EXERCISE TASK
Spot each line in the records below where the word "object" occurs, then copy it.

--- start of INPUT RECORDS ---

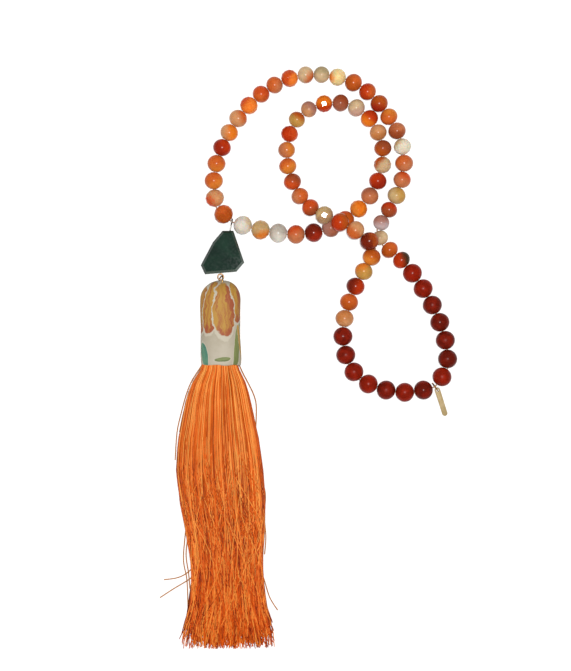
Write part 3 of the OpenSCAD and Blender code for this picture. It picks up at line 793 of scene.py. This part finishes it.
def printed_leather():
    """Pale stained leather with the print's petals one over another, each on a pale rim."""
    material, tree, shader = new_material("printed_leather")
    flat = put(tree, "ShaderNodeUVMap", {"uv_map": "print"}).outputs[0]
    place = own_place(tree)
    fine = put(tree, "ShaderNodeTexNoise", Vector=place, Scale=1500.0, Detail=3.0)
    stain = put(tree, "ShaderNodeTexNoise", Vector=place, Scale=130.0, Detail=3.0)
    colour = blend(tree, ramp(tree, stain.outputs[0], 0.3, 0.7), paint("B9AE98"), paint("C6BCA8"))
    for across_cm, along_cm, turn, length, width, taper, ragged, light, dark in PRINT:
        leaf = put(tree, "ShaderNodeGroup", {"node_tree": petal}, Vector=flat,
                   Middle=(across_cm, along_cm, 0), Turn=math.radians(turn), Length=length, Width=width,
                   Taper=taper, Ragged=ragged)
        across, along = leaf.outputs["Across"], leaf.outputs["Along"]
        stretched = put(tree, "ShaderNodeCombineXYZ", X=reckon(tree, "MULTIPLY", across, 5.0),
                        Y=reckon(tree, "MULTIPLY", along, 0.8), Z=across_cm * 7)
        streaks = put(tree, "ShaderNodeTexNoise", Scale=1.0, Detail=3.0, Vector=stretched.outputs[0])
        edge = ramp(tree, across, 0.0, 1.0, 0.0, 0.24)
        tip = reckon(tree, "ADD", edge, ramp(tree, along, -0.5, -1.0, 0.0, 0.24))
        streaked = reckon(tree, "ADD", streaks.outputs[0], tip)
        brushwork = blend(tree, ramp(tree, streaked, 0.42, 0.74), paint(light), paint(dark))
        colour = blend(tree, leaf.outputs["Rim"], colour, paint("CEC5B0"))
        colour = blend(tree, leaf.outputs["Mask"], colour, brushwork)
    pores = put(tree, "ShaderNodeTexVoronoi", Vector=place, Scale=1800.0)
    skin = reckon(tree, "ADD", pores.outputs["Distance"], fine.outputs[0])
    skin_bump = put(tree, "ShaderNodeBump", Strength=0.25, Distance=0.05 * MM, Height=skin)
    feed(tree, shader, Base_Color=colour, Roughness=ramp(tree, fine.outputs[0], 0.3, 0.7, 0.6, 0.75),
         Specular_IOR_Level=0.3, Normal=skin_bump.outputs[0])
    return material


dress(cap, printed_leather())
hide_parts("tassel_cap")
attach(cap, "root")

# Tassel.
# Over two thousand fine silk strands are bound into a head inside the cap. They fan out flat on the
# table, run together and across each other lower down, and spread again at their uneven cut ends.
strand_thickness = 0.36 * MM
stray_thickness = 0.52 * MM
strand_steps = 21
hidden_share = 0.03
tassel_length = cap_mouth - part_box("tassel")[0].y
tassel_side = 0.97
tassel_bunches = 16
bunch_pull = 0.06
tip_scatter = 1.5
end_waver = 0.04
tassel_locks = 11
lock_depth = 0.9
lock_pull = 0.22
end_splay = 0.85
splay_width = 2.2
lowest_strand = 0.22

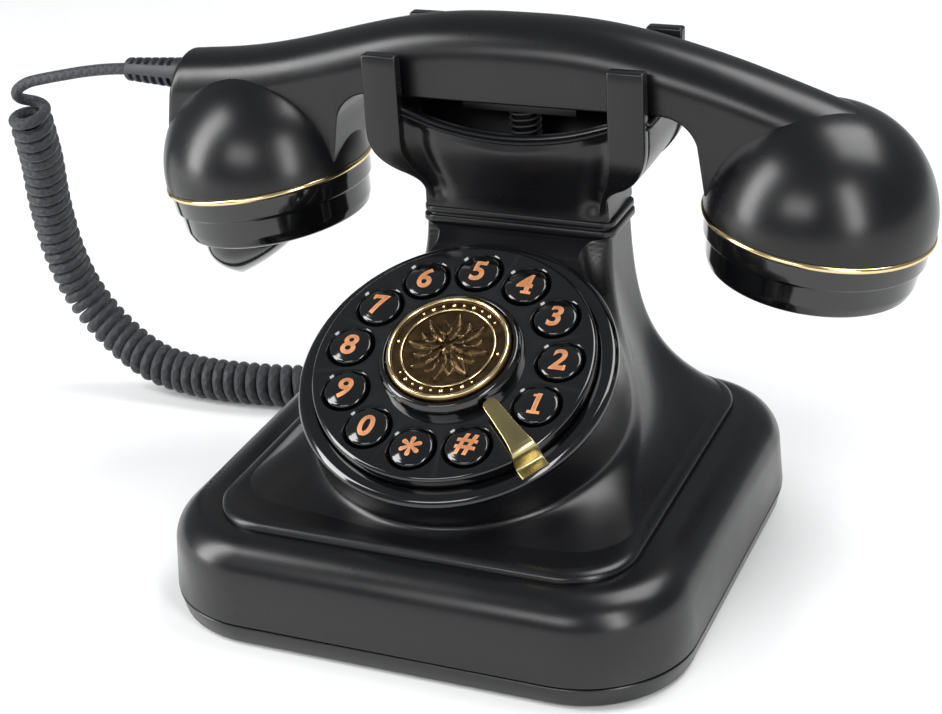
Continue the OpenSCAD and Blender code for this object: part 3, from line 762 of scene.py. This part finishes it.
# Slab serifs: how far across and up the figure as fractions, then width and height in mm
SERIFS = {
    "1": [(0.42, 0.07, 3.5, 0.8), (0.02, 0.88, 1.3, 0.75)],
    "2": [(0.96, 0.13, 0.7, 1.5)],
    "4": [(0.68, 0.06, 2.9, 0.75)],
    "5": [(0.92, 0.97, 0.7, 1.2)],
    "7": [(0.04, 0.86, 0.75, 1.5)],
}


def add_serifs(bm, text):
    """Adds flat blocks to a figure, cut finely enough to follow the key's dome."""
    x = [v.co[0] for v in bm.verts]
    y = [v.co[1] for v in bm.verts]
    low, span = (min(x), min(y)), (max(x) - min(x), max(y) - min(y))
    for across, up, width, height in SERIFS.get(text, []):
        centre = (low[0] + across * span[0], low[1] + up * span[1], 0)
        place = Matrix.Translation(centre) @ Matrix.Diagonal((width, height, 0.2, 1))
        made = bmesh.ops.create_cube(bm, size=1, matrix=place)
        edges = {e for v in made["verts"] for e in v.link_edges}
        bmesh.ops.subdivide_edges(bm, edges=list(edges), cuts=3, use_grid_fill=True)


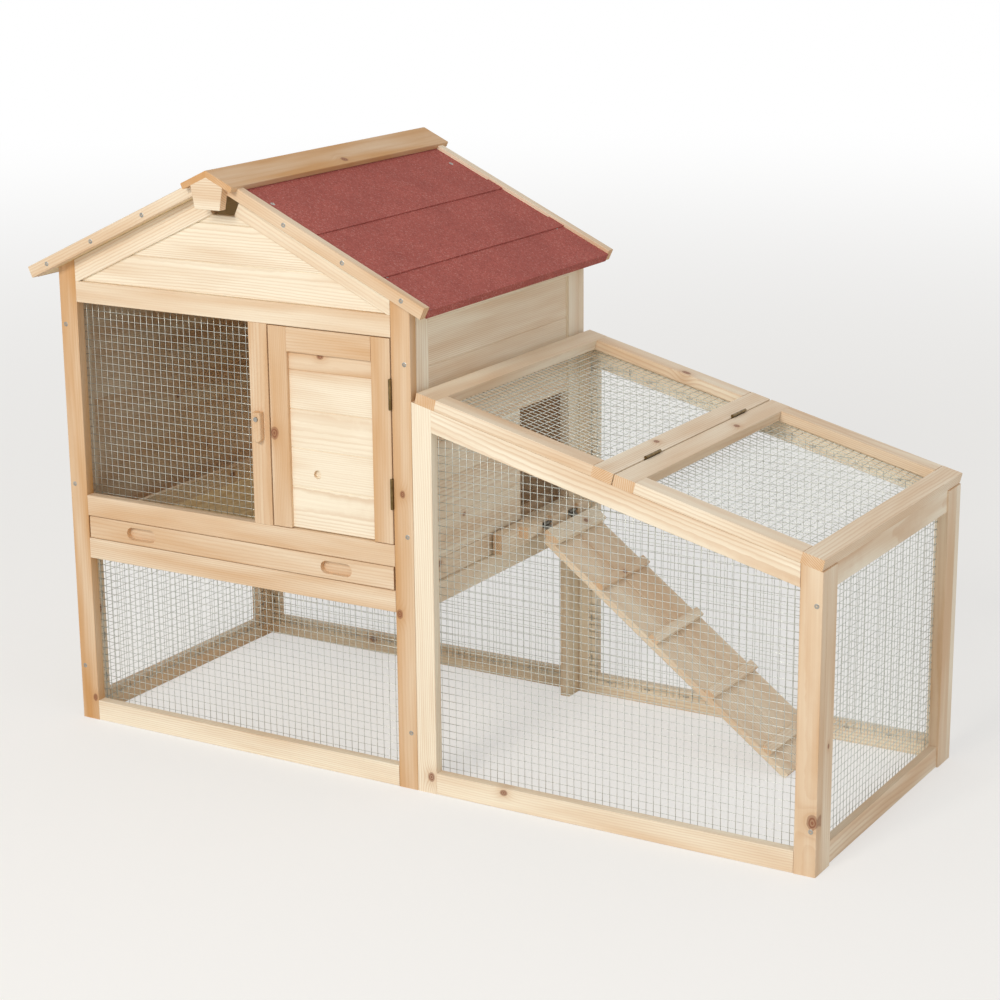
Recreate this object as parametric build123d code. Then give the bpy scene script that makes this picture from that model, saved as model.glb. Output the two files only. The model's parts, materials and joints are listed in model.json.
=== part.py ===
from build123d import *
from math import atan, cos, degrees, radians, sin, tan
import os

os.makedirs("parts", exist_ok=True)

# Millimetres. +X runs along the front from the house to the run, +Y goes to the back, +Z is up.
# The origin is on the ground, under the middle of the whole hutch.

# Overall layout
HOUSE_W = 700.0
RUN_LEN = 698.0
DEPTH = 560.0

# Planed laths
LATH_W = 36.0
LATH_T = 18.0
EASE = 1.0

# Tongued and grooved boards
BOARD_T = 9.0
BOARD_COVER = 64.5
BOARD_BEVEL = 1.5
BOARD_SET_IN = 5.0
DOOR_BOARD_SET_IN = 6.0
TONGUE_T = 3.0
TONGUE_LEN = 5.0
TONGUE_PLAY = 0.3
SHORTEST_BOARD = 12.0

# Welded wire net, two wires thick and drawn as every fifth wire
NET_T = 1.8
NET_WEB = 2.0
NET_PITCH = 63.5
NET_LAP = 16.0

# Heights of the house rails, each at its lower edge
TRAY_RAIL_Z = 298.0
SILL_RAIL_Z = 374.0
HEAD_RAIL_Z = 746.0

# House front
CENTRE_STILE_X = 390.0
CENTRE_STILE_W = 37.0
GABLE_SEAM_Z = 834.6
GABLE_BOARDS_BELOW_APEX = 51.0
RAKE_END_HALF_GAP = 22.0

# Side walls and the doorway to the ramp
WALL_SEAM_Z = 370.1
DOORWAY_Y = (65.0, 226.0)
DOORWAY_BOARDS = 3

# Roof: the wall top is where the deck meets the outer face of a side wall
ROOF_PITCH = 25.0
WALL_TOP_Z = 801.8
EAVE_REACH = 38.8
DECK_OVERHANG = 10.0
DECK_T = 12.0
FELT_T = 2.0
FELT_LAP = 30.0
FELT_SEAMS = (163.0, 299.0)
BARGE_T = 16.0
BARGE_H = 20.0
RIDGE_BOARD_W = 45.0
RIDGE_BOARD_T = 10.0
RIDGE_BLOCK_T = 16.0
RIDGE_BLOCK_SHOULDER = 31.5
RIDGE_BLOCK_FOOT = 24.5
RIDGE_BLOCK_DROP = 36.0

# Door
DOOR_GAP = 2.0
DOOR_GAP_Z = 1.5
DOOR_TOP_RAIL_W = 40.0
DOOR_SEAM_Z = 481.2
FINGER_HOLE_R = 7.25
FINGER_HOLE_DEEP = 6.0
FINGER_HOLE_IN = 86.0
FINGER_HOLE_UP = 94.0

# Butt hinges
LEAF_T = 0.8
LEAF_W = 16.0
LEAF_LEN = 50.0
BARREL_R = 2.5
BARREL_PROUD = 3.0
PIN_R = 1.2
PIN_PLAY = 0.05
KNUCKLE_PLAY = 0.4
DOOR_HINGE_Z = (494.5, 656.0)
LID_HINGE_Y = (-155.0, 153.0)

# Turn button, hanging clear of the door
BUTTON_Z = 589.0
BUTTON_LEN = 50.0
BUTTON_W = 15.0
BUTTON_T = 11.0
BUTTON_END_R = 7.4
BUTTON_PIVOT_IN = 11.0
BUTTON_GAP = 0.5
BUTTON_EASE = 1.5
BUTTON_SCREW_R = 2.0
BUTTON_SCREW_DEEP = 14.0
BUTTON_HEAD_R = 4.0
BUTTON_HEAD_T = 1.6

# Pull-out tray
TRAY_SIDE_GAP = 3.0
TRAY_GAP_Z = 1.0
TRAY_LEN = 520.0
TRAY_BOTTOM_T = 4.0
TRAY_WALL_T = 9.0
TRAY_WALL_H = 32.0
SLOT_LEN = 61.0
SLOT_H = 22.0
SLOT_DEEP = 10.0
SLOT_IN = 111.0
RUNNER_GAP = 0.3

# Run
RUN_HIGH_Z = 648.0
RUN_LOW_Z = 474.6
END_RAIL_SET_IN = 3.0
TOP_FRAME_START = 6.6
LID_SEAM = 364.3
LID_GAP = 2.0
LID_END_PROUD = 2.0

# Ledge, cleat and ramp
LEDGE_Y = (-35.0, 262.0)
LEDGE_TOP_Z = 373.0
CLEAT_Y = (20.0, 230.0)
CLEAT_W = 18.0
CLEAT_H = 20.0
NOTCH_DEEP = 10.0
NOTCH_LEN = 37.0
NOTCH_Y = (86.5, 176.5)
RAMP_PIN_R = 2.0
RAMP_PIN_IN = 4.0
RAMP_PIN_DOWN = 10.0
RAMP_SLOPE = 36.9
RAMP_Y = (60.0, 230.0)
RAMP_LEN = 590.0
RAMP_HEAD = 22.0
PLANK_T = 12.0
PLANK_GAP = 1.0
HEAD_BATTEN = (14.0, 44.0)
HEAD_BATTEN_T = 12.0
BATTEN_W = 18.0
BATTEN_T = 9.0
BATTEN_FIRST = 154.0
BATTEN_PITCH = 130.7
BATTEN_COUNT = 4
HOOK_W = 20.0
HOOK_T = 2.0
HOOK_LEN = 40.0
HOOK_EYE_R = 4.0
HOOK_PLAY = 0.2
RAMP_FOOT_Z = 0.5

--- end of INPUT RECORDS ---

RESPONSE
Continue the OpenSCAD and Blender code for this object: part 3, from line 762 of scene.py. This part finishes it.
Recreate this object as parametric build123d code. Then give the bpy scene script that makes this picture from that model, saved as model.glb. Output the two files only. The model's parts, materials and joints are listed in model.json.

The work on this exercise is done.